EP21A-0887
A universal dynamical critical condition controls cessation of sediment transport in fluid

Tuesday, 15 December 2015
Poster Hall (Moscone South)
Thomas Pähtz, Zhejiang University, Hangzhou, China and Orencio Duran Vinent, MARUM - University of Bremen, Bremen, Germany
Abstract:
One of the classical problems in sediment transport science is to predict the threshold flow strength below which a bed of loose sediment particles sheared by a homogeneous fluid flow ceases to move.
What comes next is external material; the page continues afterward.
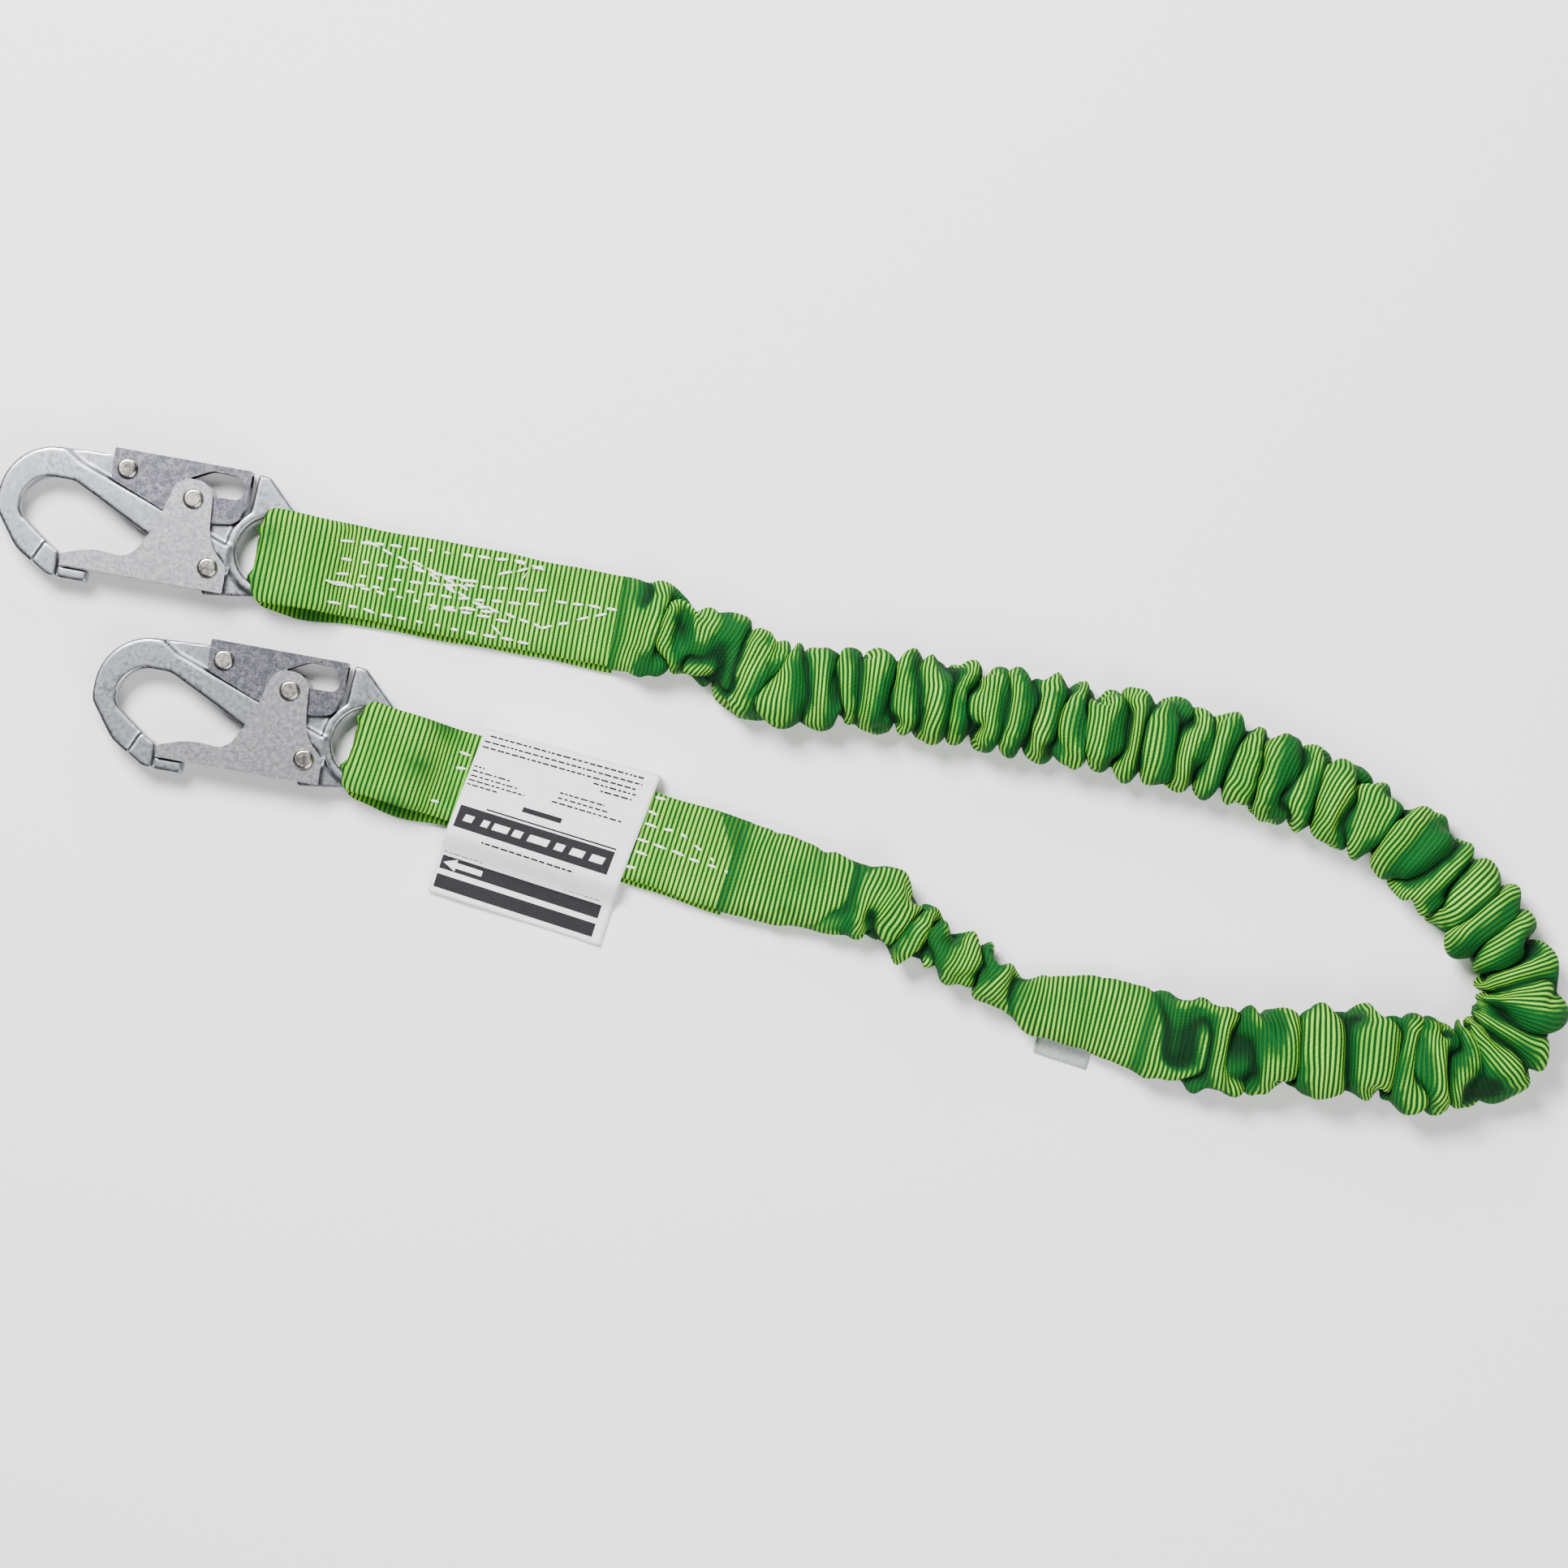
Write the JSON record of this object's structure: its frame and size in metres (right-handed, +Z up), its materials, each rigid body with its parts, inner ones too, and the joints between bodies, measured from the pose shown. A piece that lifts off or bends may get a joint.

Depending on the particle-fluid-density ratio (s), it has been believed for many decades that this threshold is a consequence of either fluid forces being just strong enough to dislodge particles resting on the bed (small s, e.g., water) or of particle-bed impacts being just strong enough to expel sufficient bed particles (large s, e.g., air). Here we challenge this believe. Through state-of-the-art numerical simulations of sediment transport, which are consistent with measurements in air and water (including the famous "Shields diagram"), we show that, regardless of s, the cessation of sediment transport is controlled by a dynamical critical condition which takes a form similar to a yield criterion. We show that this condition can be directly linked to the observation in our sediment transport simulations that the rate of collisional dissipation of granular temperature is usually much smaller than the rate of collisional transfer of horizontal into vertical granular temperature due to grazing particle-bed collisions.